Aim:
Repeat the entire listing exactly as written.

>>

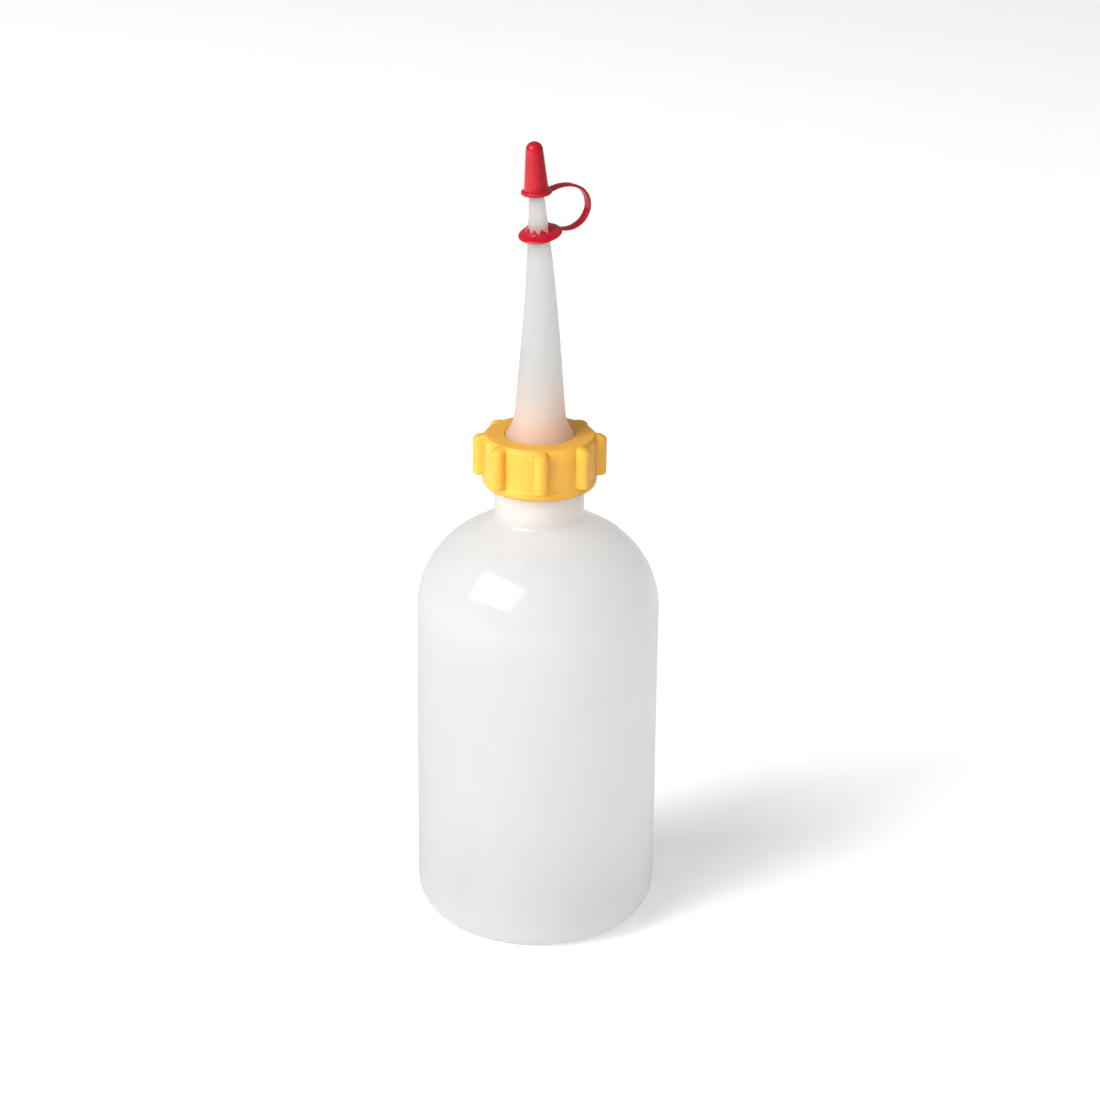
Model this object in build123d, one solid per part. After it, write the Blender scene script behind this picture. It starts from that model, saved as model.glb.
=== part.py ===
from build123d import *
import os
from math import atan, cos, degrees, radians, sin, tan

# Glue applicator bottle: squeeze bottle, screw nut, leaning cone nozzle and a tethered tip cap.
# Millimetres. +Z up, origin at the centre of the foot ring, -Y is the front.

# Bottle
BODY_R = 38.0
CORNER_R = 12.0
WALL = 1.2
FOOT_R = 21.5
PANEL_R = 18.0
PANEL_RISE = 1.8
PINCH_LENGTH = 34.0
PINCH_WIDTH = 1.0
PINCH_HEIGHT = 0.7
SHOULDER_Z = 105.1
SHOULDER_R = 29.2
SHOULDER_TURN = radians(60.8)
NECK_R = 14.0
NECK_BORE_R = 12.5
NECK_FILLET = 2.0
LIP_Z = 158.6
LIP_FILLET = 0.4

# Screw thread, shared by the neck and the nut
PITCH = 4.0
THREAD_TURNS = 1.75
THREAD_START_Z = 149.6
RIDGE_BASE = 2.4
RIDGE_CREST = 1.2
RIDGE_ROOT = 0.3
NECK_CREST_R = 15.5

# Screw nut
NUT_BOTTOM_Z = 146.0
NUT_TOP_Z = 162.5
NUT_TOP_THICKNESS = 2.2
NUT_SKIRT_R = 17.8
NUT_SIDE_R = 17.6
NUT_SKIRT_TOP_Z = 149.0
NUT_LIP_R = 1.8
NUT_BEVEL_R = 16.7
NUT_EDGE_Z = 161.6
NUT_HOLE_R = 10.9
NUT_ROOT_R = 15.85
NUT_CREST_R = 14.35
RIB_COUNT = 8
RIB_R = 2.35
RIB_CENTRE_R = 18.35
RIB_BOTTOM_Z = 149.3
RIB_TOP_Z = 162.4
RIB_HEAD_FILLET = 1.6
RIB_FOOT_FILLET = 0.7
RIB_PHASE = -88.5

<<

Written response:
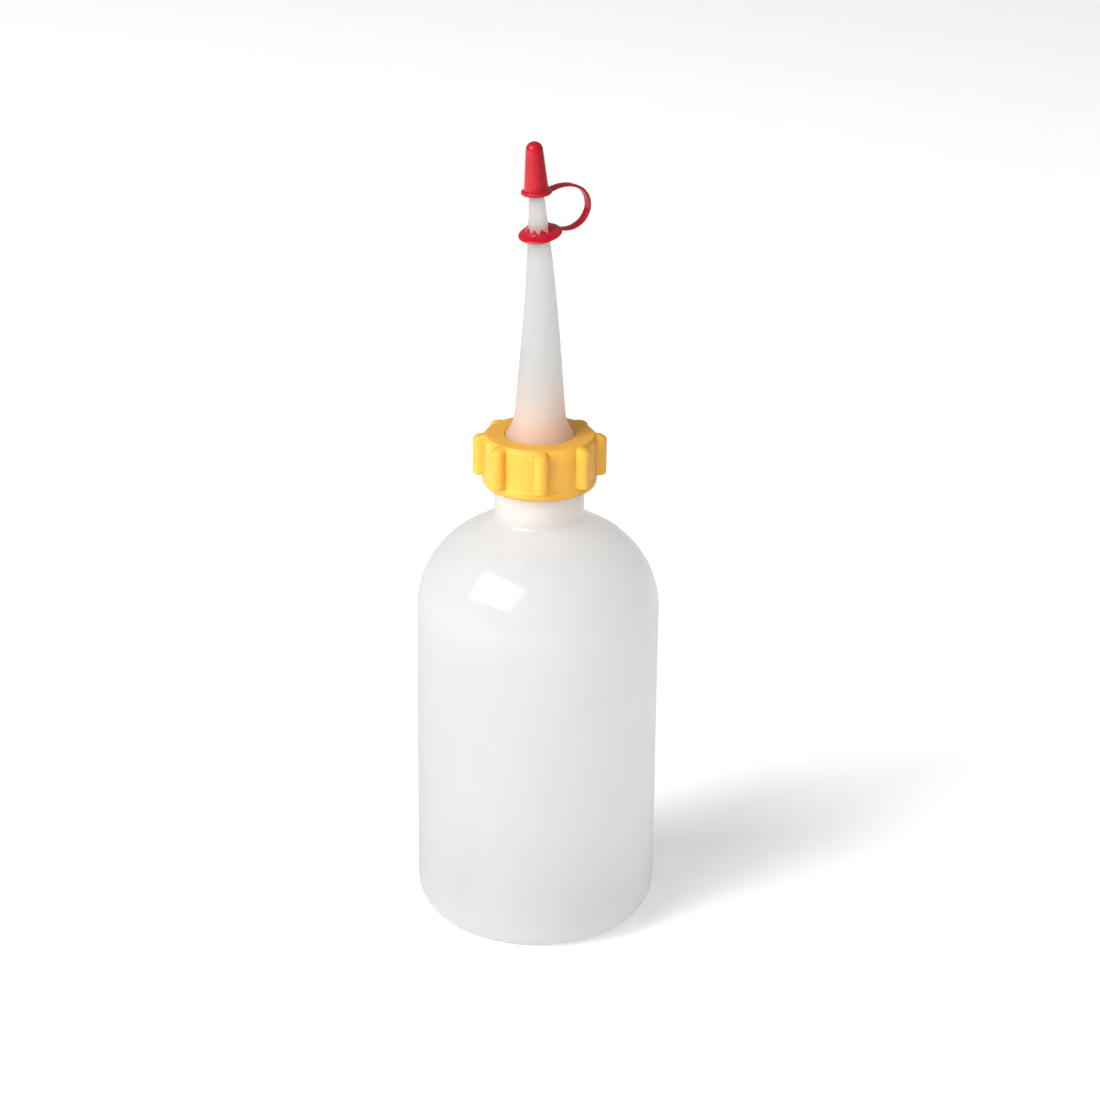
Model this object in build123d, one solid per part. After it, write the Blender scene script behind this picture. It starts from that model, saved as model.glb.
=== part.py ===
from build123d import *
import os
from math import atan, cos, degrees, radians, sin, tan

# Glue applicator bottle: squeeze bottle, screw nut, leaning cone nozzle and a tethered tip cap.
# Millimetres. +Z up, origin at the centre of the foot ring, -Y is the front.

# Bottle
BODY_R = 38.0
CORNER_R = 12.0
WALL = 1.2
FOOT_R = 21.5
PANEL_R = 18.0
PANEL_RISE = 1.8
PINCH_LENGTH = 34.0
PINCH_WIDTH = 1.0
PINCH_HEIGHT = 0.7
SHOULDER_Z = 105.1
SHOULDER_R = 29.2
SHOULDER_TURN = radians(60.8)
NECK_R = 14.0
NECK_BORE_R = 12.5
NECK_FILLET = 2.0
LIP_Z = 158.6
LIP_FILLET = 0.4

# Screw thread, shared by the neck and the nut
PITCH = 4.0
THREAD_TURNS = 1.75
THREAD_START_Z = 149.6
RIDGE_BASE = 2.4
RIDGE_CREST = 1.2
RIDGE_ROOT = 0.3
NECK_CREST_R = 15.5

# Screw nut
NUT_BOTTOM_Z = 146.0
NUT_TOP_Z = 162.5
NUT_TOP_THICKNESS = 2.2
NUT_SKIRT_R = 17.8
NUT_SIDE_R = 17.6
NUT_SKIRT_TOP_Z = 149.0
NUT_LIP_R = 1.8
NUT_BEVEL_R = 16.7
NUT_EDGE_Z = 161.6
NUT_HOLE_R = 10.9
NUT_ROOT_R = 15.85
NUT_CREST_R = 14.35
RIB_COUNT = 8
RIB_R = 2.35
RIB_CENTRE_R = 18.35
RIB_BOTTOM_Z = 149.3
RIB_TOP_Z = 162.4
RIB_HEAD_FILLET = 1.6
RIB_FOOT_FILLET = 0.7
RIB_PHASE = -88.5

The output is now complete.